What is east of the door?
- Now explain that this idea can be used more accurately, if we break down the spaces between the compass points:
What is north-east of the mat?
What is south-west of the bookshelf?
- This can be made more accurate yet by breaking the gaps one more time:
What is north-north-west of the middle of the whiteboard?
What is west-south-west of the doorway?
- If you think your students will be able to cope you can introduce direction given as an angle, and include a distance. Ensure that students know that the angle is called ‘a bearing’, and that the number of degrees is measured clockwise from north.
What object is 5m on a bearing of 1300 from where I am standing?
- This could again be made into a game with students in pairs challenging each other. Ideally you should use compasses to find the bearings, but a protractor used on the maps could also be used.

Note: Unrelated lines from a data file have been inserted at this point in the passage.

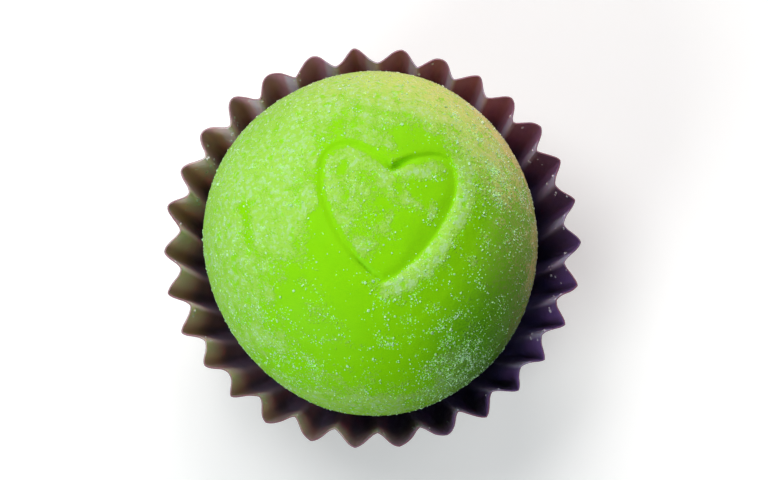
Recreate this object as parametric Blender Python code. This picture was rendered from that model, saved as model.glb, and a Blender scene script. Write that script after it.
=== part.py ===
"""A brigadeiro in its paper case: a green sweet with a heart pressed into its crown, in a pleated cup.

Metres, +Z up. The origin is the middle of the case's foot, on the surface that it stands on.
"""

import math

import bmesh
import bpy
import numpy as np

MM = 0.001

# Paper case: a flat foot and a flared wall, folded into pleats
PAPER = 0.25 * MM
CASE_HEIGHT = 15.0 * MM
FOOT_RADIUS = 13.6 * MM
FOOT_INSET = 0.2 * MM
RIM_RADIUS = 18.5 * MM
PLEATS = 30
POINTS_PER_PLEAT = 6
PLEAT_DEPTH_AT_FOOT = 0.35 * MM
PLEAT_DEPTH_AT_RIM = 1.5 * MM
# The tips of the folds are sharper on one side of the case than on the other
FOLD_SHARPNESS = 1.15
FOLD_SHARPNESS_SWING = 0.3
FOLDS_SHARPEST_AT = math.radians(240)
WALL_BULGE = 0.72
WALL_HEIGHTS = (0.06, 0.3, 0.55, 0.8, 1.0)
FIRST_PLEAT = math.radians(0.7)
CASE_OVAL = 0.0133
CASE_OVAL_AT = math.radians(5)
# How the pleats crowd and spread round the rim: waves round it, swing and where the swing peaks
PLEAT_DRIFT = ((1, 1.23, 289), (2, 1.35, 146), (3, 0.60, 39), (4, 0.38, 29))
# How their depth varies, as a share of it
PLEAT_UNEVEN = ((7, 0.09, 40), (11, 0.08, 200))

# Sweet: a rolled ball, slumped on its foot and flattened where the heart was pressed in
SWEET_RADIUS = 16.0 * MM
WAIST_HEIGHT = 15.0 * MM
CROWN_HEIGHT = 12.9 * MM
FOOT_SHARE = 0.42
CROWN_SQUARENESS = 2.25
BELLY_SQUARENESS = 1.85
SWEET_SHIFT = (-0.05 * MM, 0.27 * MM)
CLEARANCE = 0.3 * MM
# The hand-rolled unevenness of the outline: waves round it, share of the radius and where it peaks
SWEET_WAVES = ((2, 0.0178, 100), (3, 0.0077, 47), (4, 0.0053, 78))

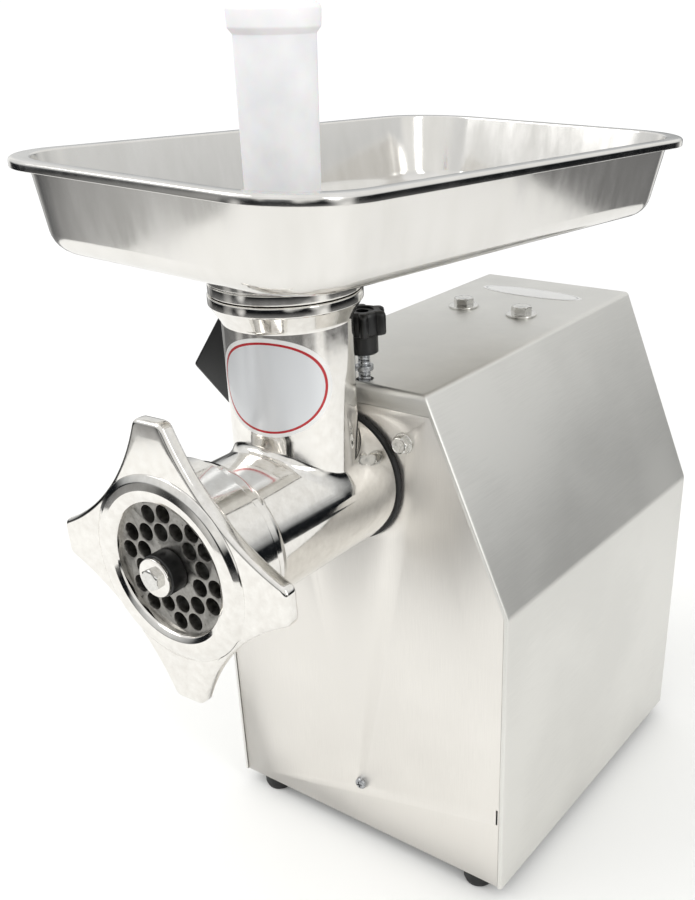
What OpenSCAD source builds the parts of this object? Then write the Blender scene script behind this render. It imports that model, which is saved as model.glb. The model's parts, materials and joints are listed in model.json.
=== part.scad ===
// Electric meat grinder: sheet-steel housing, cast head, tray and pusher.
// Inside the modules y = 0 is the front panel and z = 0 is the housing's bottom edge.
// placed() moves that frame so that the feet stand on z = 0 and the whole is centred.

/* [Housing] */
// Width of the housing below its bend
body_w = 190; // [180:1:200]
// Width of the flat top
top_w = 97; // [90:1:104]
// Depth from front panel to rear panel
body_d = 217; // [214:1:230]
// Height of the housing without its feet
body_h = 277; // [276:1:284]
// Height of the bend in the sides, at the front
bend_front = 173; // [165:1:180]
// Height of the bend in the sides, at the back
bend_back = 168; // [160:1:180]
// Thickness of the sheet
sheet = 1.2; // [1:0.1:1.5]
// Height of the top's lip over the front panel
lip_h = 10; // [6:1:14]
// Height of the rubber feet
foot_h = 9.5; // [8:0.5:12]
// Radius of the rubber feet
foot_r = 9; // [8:0.5:10]

/* [Grinder head] */
// Height of the head's axis above the housing's bottom edge
head_z = 228; // [226:0.5:229]
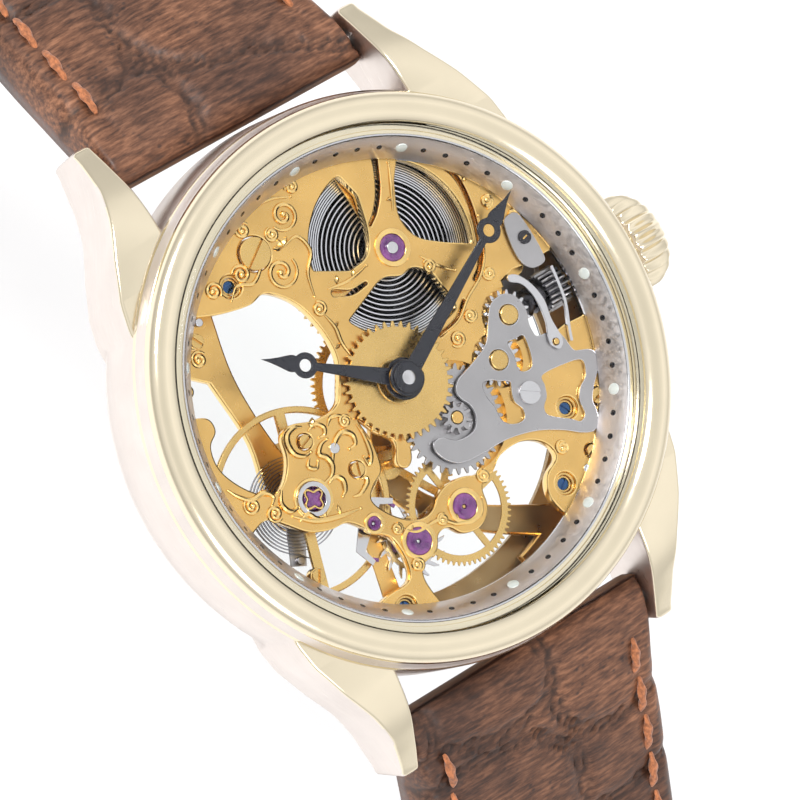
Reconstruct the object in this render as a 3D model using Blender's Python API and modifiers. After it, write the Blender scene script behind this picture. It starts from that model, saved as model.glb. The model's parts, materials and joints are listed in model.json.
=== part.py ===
"""A hand-wound skeleton wristwatch on a leather strap, as an assembly of its separate pieces.

The origin is the centre of the case back's outer face. +Z points out through the dial, +Y to
12 o'clock and +X along the crown. Sizes below are in millimetres, and MM turns them into metres.
Each piece is shaped in millimetres about its own axis by the mesh helpers, and placed by put().
"""

import math

import bmesh
import bpy
from mathutils import Matrix, Vector

MM = 0.001
TAU = 2 * math.pi

# ---------------------------------------------------------------- clearances, millimetres
SEAT = 0.05  # between pieces that rest on or in each other
RUNNING = 0.06  # between a turning piece and what it turns in or on
AIR = 0.12  # between wheels at neighbouring levels

# ---------------------------------------------------------------- driving dimensions, millimetres
PLATE_R = 18.7  # the movement, which the case is built round
PLATE_TOP = 7.7
PLATE_THICK = 0.9
RIM_WALL = 0.6
BRIDGE_TOP = 3.9  # bridges sit against the rim from below
BRIDGE_THICK = 0.75
SPACER_WALL = 0.5  # the ring between movement and case

CASE_WALL = 1.7
CAVITY_R = PLATE_R + SPACER_WALL + 2 * SEAT
CASE_R = CAVITY_R + CASE_WALL  # outside of the case middle
CASE_SIDE_TOP = 9.2  # top of the straight side, level with the hour dots
CASE_SIDE_BOTTOM = 4.2
CASE_TOP = 10.4  # flat that carries the bezel
CASE_FOOT = 2.1  # underside of the case middle
BEZEL_R = CASE_R - 0.36
BEZEL_TOP = 11.5
CRYSTAL_R = CAVITY_R - 0.9
CRYSTAL_LOW = 10.2
CRYSTAL_DOME = 11.4
DIAL_OPENING_R = CRYSTAL_R - 2.25
BACK_R = CAVITY_R + 0.4
BACK_WINDOW_R = CRYSTAL_R - 2.8
BACK_THICK = 1.9
BACK_CRYSTAL_THICK = 1.2

LUG_WIDTH = 22.0  # strap width at the lugs
LUG_GAP = LUG_WIDTH + 0.4  # between the two lugs of a pair
LUG_REACH = CASE_R + 4.1  # lug tip from the centre
LUG_TIP_TOP = 4.7
LUG_TIP_FOOT = 0.3

STEM_Z = 6.2
STEM_R = 0.55
STEM_INNER_END = 10.9
CLUTCH_LOW, CLUTCH_HIGH = 12.4, 14.1  # from the centre, along the stem
CLUTCH_R = STEM_R + 0.5
WINDING_LOW, WINDING_HIGH = 14.25, 16.1
WINDING_TEETH = 13
WINDING_MODULE = 0.22
CROWN_R = 3.75
CROWN_FLUTES = 22
CROWN_X = CASE_R + 0.3
CROWN_TUBE_R = STEM_R + 0.75
STEM_OUTER_END = CROWN_X + 0.9

HOUR_HAND = 11.2
MINUTE_HAND = 16.5
HOUR_HAND_LOW = 8.95
MINUTE_HAND_LOW = 9.5
HOUR_ANGLE = 304.5  # clockwise from 12
MINUTE_ANGLE = 61.0

STRAP_THICK = 4.4  # at the lugs
STRAP_END_THICK = 2.8
STRAP_BUCKLE_WIDTH = 20.0
STRAP_TIP_WIDTH = 18.0
STRAP_12_LENGTH = 75.0
STRAP_6_LENGTH = 115.0
STRAP_DROP = 34.0  # degrees below level where a half leaves the lugs
STRAP_STRAIGHT = 18.0
STRAP_BEND_R = 38.0
STRAP_BEND = 58.0  # degrees of further bend
STRAP_TIP = 14.0  # length of the rounded end
STRAP_NOSE_R = 1.95  # rounded lug end, about the spring bar
STRAP_BAR_Y = CASE_R + 2.1
STRAP_BAR_Z = 3.7
BAR_R = 0.8
BAR_PIN_R = BAR_R - 0.35
HOLE_COUNT = 7
HOLE_PITCH = 6.5
HOLE_R = 1.0
FIRST_HOLE = 24.0  # from the tip
BUCKLE_WIRE = 2.2
BUCKLE_REACH = 11.0
BUCKLE_BAR_BACK = 3.0  # from the end of the strap
BUCKLE_BAR_R = 0.75
KEEPER_WALL = 1.1
KEEPER_ROOM = 3.4  # over the buckle half, for the other half

ROUND = 44  # segments of a large turned piece
SMALL_ROUND = 28  # of a wheel or a drum

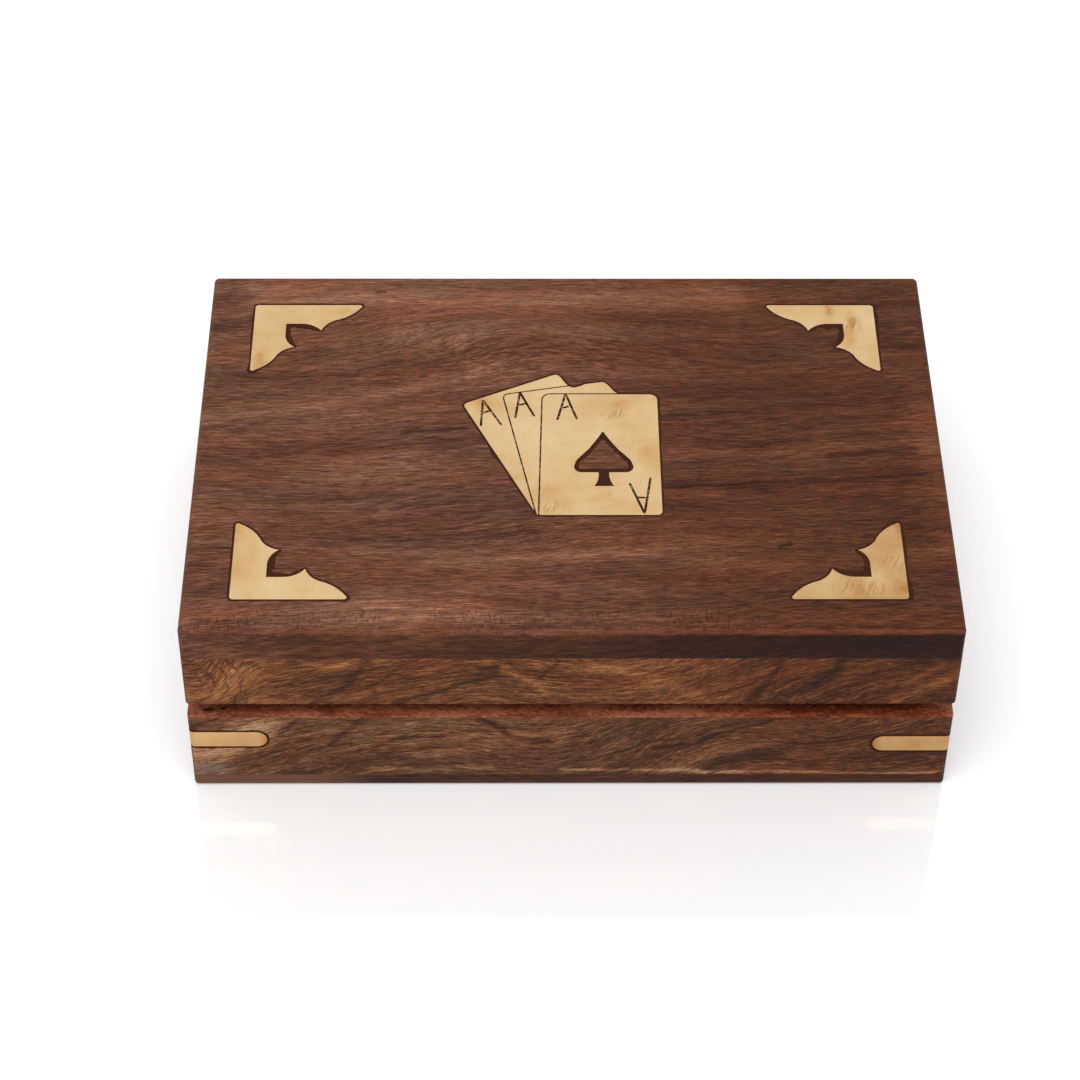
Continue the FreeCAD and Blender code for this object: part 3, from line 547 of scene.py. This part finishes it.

- To apply the idea of bearings and distance further show students how to use orienteering compasses or the compass app on their phone. In small groups students prepare a set of up to ten clues for another group to locate a position. For example, a clue might be “Walk 45 metres at a bearing of 76°. You might use a local legend about a lost person, usually a tale of love, such as the story of Matakauri and Manata from Lake Wakatipu or Hinemoa and Tutanekai from Rotorua. The clues are given to another group who try to find the lost person.
Session 5: Guest speaker
In this session we invite a member of a local orienteering club, or possibly a local surveyor to come and talk to the class about how they use maps.
- Before this session, organise a guest speaker to come in and talk about maps and how they use them. A member of a local orienteering club or Land Search and Rescue would be ideal, or possibly a local surveyor. You can get a contact for a local orienteering club from http://www.nzorienteering.com/
- Have students think about questions they might want to ask, and possibly write them down so the guest can be given some idea in advance of what they might be asked.
- Have a few selected students show the guest the maps of the classroom and explain what the class has been working on.